Oosterschelde

The Oosterschelde will follow Charles Darwin

The Oosterschelde is the last remaining original Dutch three-master. Its homeport is Rotterdam and the ship sails wherever there is sufficient water. In 2023 it will sail the route that Charles Darwin made two centuries ago.

It’s a unique climate and nature initiative. The Oosterschelde follows the route that Charles Darwin made two centuries ago on HMS Beagle. Along the way, young scientists will carry out research.

The initiative came about in cooperation with the British organization DARWIN200. Its aim is to train the next generation of natural scientists and conservationists. To improve the world of tomorrow. The journey will take more than two years. The Dutch tall ship will moor at the same places where Darwin once landed and will welcome young natural scientists and conservationists on board.

Improve the world

A total of 200 young (18-25 years old) nature researchers and conservationists will get to know each other and each other’s work. These 200 young people are the decision-makers of the future; they will help to improve the world over the next 50 years.

On board the Oosterschelde, the young people do research and experiments and give lectures. World-renowned scientists and local NGOs pair with the participants to share their network, provide feedback reand support the training of all participants.

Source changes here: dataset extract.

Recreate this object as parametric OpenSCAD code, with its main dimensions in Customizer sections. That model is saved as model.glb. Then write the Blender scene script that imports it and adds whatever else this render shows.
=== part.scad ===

Research projects include plastic pollution in the oceans, global whale and dolphin species surveys, the health of global coral reefs, terrestrial habitat surveys, pollution solutions and many other environmental topics.

The results of these projects are broadcast live from the ship. By capturing and sharing the results of this project and offering experiments, lectures, teaching materials and video material to schools around the world, DARWIN200 aims to reach and enthuse millions of students and schoolchildren worldwide to get involved in nature conservation.

The history of the Oosterschelde

With its imposing rigging, its length of 50 meters and its stylish interior, the Oosterschelde is an impressive sight. The Three-mast top sail schooner was built in 1917 for international trade and completely restored in 1992. The Oosterschelde is recognized as a monument with great cultural and historical value. The Oosterschelde provides for its own maintenance.

For those wishing to join the DARWIN200 Global Voyage as sailors on board the tallship Oosterschelde, there are a limited number of places available on each voyage leg. The Oosterschelde can carry 24 voyage crew (members of the public joining as DARWIN SAILORS) plus a professional crew. She has a bar, a piano and a wood-fired stove.